Nature Photonics spoke to Zongfu Yu and Shanhui Fan from Stanford University about their proposed 'one-way valve for light' that suits integration on a photonic silicon chip.
Tell us about optical isolators.
An optical isolator is a device that allows light to travel only in one direction, blocking any transmission in the opposite direction. In optical fibre communications networks it is an essential device, basically preventing interference between different parts of network equipment.
What is the motivation for an on-chip isolator?
If you want to integrate a lot of components together you need to have a way to prevent interference between them, especially in terms of backscattering, which can lead to coherent interference. Such interference can give you very complicated parasitic responses of the network. In fibre networks it is essential to have that kind of isolator functionality. As researchers push towards very large-scale on-chip networks, optical isolation on the chip scale is becoming increasingly important.
Why is it so hard to make an isolator that suits chip-scale integration?
A number of routes towards on-chip optical isolation have formed over the past few decades. One direction is the use of magneto-optical materials on-chip but common magneto-optic materials such as yttrium iron garnet, found in optical isolators based on the Faraday effect, are not the type of materials that are amenable to semiconductor chip fabrication. Also, the most popular semiconductors in electronics and photonics, such as silicon or GaAs, are not magneto-optically active. People are trying to get around this by various means such as wafer-bonding yttrium iron garnet thin-films onto a silicon waveguide, developing magnetically doped semiconductors that show magneto-optical effects and trying to create magneto-optical photonic crystals.

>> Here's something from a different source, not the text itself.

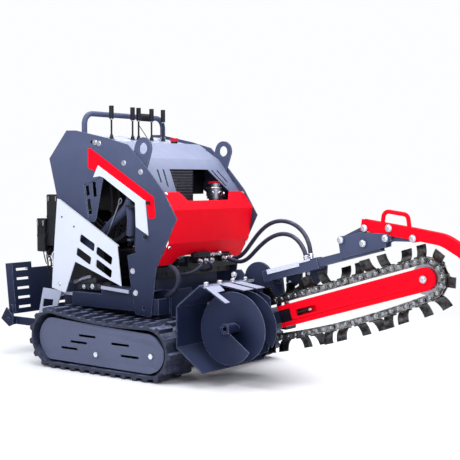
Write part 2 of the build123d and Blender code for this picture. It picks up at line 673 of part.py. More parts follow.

One of the promising recent approaches was to use optical micro-resonators to greatly enhance magneto-optical effects, but these materials systems are still fairly non-standard and not ideal. The difficulty with on-chip magneto-optics has been very well recognized and so there has been a lot of work on trying to figure out a way to get optical isolation without using any magneto-optical materials.
One approach is to use optically nonlinear structures to achieve isolation. The main difficulty here is that nonlinear effects are typically power-dependent so you only have isolation at some particular power level. That is a real issue because if you build an optical network you actually don't know what the noise will be, and this results in only partial isolation. Our aim was to have a linear scheme that is independent of amplitude and phase of the signals.
How does your non-magnetic and linear scheme work?
The question we asked was whether it is possible to use a travelling refractive-index modulation to produce isolation. In this case you break the symmetry in space (left–right) as well as in time (forwards–backwards) so reciprocity is broken. Basically light propagating in one direction will see a different refractive-index profile from counter-propagating light.
The fact that this modulation breaks reciprocity is known, and was widely used, for example in phase modulators in optical gyroscopes. In the typical modulation schemes used there, they use intra-band transitions, and that scheme generates modulation side-bands that are undesirable for an isolator. Our photonic interband transition developed here overcomes this difficulty. What we show is that if you have a phase-matched transition, non-reciprocal between two bands, there is no other phase-matched process allowed. As a result, you can achieve very clean isolation.
How small could the isolator be?
All isolators in which the non-reciprocal part is largely lossless need to include a filter. The standard optical Faraday rotator needs a polarization filter to block out the reflected light whose polarization has been rotated. The total size of that type of isolator is of the order of millimetres to centimetres. The overall footprint of our device, including the modulation region and the mode filter, could be less than ten wavelengths squared.
What kind of performance can we expect and how could your design be made?
The operating wavelength is theoretically arbitrary. We have a realistic design for 1.55 μm wavelength — this gives a bandwidth exceeding 1 THz with more than 40 dB isolation. Insertion loss is not really an issue; it could be effectively reduced by mode-matching. The main loss comes from the modulation itself. The more strongly you modulate, the more loss you get. At least this is the case with silicon, where you inject carriers and in doing so you modulate the refractive index but also introduce intrinsic loss. For the kind of refractive-index modulations we are talking about, propagation over the millimetre range is probably not an issue.
Our device could be realized in a ring-resonator or a straight waveguide, which is probably easier to make. The main thing is not the particular shape of the waveguide, but achieving the modulation. There are a number of schemes we are actively thinking about for demonstrating that — for example, a carrier-induced scheme, as described in the paper, or an acoustic scheme.
What is the next step?
For on-chip integrated photonics in general, the issue of dynamics is very important. Typically when people think about dynamic devices, they think about tunable or reconfigurable properties, like changing the frequency of a spectral filter. However, if you modulate dynamically, the functionality you can accomplish is much greater than just a tunable device. We are very interested in new functionalities enabled by on-chip photonic structures that change their properties as a function of time. In our view, this is a very rich field that is waiting to be explored.
Zongfu Yu and Shanhui Fan have a Letter on their on-chip optical isolator on page 91 of this issue.